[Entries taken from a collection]
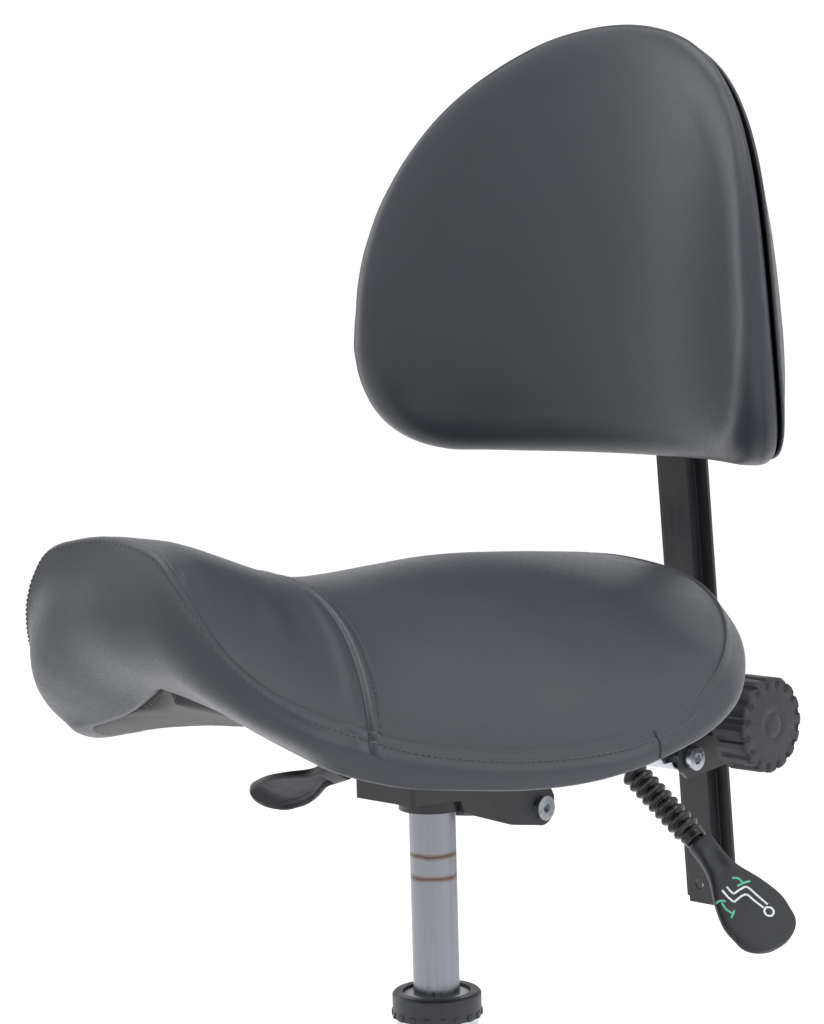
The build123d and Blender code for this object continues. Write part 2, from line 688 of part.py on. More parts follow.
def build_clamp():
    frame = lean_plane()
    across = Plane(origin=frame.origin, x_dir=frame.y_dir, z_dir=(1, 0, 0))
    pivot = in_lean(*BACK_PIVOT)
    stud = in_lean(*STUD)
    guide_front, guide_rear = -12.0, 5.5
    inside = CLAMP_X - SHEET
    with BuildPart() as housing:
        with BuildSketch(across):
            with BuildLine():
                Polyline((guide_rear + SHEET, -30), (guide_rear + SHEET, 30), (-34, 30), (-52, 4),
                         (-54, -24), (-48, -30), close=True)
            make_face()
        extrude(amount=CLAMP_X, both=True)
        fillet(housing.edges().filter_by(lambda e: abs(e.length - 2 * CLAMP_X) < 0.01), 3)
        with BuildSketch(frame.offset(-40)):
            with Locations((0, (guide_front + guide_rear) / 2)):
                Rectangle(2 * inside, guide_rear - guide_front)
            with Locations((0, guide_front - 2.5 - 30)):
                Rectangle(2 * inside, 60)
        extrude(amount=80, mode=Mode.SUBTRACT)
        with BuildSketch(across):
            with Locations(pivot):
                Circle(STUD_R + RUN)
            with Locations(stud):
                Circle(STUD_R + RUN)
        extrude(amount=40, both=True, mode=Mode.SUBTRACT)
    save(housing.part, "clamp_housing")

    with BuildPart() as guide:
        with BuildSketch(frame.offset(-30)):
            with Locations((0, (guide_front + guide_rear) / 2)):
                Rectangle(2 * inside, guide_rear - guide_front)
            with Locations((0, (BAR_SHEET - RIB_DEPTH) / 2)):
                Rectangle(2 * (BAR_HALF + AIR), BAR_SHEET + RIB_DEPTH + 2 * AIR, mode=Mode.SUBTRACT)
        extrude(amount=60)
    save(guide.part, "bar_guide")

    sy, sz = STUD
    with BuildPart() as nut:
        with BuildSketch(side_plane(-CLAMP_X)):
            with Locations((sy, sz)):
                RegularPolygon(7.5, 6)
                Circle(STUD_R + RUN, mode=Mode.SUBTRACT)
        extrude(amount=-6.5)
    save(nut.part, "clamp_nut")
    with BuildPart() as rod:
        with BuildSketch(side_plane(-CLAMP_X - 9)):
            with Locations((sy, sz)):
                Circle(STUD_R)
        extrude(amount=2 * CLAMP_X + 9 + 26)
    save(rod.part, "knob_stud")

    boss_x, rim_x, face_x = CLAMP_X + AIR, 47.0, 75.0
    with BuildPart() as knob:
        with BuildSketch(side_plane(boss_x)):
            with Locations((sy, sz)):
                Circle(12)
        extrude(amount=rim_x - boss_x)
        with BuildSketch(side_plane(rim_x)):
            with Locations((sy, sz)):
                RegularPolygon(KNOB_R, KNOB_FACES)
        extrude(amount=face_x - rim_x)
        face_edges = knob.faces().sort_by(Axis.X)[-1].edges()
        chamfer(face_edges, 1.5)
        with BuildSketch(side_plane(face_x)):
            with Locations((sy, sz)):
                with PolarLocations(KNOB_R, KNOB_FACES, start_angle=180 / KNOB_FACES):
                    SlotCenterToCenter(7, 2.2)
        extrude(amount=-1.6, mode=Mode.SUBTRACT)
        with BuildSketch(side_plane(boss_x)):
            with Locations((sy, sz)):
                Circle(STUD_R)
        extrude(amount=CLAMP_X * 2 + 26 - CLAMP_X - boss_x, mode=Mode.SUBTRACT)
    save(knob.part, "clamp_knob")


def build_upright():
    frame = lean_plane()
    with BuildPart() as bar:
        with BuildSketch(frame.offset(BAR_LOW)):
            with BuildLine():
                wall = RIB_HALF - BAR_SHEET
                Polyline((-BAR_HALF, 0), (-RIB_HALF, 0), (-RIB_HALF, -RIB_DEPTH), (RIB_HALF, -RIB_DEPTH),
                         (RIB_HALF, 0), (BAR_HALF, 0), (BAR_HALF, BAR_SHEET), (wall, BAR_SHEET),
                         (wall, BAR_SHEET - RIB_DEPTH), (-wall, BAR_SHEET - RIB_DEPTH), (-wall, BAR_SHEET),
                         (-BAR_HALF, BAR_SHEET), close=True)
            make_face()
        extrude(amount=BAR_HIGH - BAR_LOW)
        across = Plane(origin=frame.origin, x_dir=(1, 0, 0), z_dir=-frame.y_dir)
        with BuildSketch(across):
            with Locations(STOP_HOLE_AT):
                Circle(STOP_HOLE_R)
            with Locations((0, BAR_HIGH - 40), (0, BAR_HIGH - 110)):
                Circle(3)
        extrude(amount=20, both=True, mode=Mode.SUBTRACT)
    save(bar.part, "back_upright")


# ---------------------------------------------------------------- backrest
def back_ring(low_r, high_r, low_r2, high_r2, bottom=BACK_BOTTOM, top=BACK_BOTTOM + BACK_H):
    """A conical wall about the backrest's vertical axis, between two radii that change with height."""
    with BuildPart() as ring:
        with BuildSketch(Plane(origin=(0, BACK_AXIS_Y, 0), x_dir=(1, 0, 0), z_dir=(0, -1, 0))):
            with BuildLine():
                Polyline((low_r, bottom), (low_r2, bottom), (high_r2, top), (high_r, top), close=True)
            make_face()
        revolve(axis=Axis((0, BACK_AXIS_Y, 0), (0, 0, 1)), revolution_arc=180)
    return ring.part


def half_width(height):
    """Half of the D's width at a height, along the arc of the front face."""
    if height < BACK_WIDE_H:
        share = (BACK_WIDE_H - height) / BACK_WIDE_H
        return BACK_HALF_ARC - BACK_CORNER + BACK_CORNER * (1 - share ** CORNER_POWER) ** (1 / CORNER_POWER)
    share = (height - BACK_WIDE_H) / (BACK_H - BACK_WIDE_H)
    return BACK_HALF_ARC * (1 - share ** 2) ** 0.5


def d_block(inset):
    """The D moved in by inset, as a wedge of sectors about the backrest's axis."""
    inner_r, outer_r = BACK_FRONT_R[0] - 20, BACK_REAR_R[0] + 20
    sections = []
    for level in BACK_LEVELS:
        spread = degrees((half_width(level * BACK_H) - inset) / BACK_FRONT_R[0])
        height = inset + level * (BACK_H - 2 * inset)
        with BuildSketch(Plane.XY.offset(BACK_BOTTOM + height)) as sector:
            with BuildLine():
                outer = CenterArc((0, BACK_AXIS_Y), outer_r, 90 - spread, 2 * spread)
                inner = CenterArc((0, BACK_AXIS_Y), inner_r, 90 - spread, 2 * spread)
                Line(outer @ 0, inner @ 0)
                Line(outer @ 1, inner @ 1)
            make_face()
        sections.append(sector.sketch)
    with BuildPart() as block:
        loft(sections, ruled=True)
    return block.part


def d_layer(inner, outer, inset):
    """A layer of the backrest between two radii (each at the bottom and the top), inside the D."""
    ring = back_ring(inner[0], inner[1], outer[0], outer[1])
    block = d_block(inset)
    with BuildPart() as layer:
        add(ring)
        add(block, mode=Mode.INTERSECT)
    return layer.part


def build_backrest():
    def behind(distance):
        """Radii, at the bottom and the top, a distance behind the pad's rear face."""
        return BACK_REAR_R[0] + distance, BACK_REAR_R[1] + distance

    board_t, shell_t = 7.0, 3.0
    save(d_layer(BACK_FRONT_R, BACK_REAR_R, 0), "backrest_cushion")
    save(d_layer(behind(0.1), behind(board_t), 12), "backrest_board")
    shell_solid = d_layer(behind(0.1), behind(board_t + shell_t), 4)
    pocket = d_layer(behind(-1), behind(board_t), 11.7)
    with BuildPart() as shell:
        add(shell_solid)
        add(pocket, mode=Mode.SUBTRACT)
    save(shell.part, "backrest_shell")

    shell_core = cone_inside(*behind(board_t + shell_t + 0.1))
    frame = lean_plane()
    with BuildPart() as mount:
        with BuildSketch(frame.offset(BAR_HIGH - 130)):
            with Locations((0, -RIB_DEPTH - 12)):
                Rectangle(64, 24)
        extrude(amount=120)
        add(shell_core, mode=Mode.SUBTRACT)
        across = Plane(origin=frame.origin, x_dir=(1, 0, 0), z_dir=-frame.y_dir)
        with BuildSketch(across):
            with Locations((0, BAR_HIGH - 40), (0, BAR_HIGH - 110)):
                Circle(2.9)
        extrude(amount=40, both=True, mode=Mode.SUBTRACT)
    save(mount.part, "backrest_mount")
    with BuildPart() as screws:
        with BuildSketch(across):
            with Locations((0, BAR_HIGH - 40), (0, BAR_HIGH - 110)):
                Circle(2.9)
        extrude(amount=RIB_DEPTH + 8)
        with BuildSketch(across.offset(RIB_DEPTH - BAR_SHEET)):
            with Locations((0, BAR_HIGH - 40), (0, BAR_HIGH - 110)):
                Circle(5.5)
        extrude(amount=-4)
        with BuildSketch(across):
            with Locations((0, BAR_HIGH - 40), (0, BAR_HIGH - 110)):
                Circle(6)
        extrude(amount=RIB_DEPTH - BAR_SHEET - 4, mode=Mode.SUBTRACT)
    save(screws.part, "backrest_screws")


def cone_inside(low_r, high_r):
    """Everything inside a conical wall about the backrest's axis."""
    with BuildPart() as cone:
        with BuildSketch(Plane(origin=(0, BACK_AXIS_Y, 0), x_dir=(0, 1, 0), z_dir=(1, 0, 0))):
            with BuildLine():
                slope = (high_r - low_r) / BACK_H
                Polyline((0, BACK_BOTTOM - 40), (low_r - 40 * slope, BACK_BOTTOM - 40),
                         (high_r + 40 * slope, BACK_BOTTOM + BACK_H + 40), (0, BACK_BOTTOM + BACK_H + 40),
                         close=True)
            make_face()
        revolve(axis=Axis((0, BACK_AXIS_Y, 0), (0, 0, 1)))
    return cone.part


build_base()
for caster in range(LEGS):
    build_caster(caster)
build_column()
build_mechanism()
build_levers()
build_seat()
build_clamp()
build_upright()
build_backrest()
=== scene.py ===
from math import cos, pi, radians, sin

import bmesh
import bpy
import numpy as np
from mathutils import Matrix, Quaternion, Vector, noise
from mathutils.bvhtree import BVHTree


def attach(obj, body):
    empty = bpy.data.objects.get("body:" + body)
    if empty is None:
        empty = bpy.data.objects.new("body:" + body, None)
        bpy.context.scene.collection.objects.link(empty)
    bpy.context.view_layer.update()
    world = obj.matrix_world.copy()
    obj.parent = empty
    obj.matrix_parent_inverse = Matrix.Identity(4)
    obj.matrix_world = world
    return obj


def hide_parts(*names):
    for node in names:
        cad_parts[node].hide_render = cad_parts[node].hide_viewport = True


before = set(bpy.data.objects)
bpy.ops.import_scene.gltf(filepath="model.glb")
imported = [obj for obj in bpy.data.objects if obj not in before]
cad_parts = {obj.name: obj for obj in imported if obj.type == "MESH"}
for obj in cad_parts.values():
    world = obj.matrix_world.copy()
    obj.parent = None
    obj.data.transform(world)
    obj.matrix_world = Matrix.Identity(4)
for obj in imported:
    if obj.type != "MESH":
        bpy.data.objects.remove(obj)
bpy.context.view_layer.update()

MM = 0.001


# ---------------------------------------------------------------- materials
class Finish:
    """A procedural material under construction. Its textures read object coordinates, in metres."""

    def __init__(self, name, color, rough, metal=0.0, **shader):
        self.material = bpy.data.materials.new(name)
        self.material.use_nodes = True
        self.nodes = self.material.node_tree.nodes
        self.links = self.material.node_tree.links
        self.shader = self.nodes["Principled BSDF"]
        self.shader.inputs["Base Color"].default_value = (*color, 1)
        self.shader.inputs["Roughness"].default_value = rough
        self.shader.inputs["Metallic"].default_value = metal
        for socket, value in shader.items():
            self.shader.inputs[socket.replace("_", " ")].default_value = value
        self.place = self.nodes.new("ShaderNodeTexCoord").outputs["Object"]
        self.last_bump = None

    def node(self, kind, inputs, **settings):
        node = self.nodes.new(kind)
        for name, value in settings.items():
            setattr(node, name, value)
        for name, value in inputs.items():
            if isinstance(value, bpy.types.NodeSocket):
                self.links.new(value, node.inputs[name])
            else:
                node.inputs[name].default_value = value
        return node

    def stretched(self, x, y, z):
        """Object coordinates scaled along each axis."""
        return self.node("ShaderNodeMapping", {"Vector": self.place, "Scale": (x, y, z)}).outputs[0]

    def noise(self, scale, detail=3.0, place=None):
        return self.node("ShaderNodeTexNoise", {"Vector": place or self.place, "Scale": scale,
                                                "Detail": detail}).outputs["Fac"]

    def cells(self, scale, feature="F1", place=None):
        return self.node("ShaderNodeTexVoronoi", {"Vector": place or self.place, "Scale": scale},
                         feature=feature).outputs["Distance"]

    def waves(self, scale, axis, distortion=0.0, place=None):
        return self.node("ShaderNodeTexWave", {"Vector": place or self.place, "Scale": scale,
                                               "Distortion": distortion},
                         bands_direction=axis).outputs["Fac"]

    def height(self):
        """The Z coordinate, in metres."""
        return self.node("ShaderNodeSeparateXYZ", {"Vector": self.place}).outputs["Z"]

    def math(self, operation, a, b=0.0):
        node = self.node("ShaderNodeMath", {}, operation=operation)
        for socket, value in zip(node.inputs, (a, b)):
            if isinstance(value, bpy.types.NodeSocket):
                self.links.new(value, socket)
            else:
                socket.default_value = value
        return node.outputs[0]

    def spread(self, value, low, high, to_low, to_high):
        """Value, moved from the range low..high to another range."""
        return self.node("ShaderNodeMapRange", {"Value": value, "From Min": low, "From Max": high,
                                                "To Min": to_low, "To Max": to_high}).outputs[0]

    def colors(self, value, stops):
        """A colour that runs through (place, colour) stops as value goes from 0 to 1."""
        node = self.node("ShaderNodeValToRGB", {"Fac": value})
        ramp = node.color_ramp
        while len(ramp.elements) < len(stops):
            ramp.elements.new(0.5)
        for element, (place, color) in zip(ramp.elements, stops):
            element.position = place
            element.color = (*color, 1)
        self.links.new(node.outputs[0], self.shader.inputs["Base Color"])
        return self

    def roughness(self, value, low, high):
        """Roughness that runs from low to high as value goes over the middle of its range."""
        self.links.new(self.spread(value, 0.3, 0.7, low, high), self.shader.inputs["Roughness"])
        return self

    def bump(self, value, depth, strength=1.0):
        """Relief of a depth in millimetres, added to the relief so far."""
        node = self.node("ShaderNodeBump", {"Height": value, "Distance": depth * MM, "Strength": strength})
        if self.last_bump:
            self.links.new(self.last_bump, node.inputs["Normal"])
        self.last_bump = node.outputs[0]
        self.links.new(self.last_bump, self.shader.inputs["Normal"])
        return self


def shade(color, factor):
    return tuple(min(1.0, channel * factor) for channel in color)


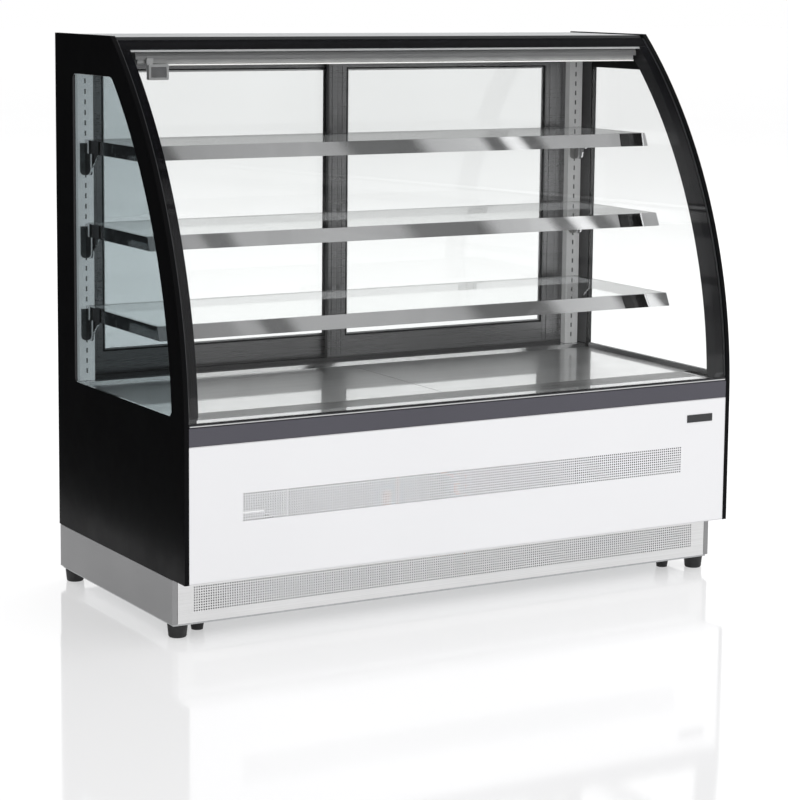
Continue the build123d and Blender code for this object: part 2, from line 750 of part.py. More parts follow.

### Goal:
Make a list of all lines in the data that contain "context".

### Finished task:
        bpy.context.scene.collection.objects.link(empty)
    bpy.context.view_layer.update()
bpy.context.view_layer.update()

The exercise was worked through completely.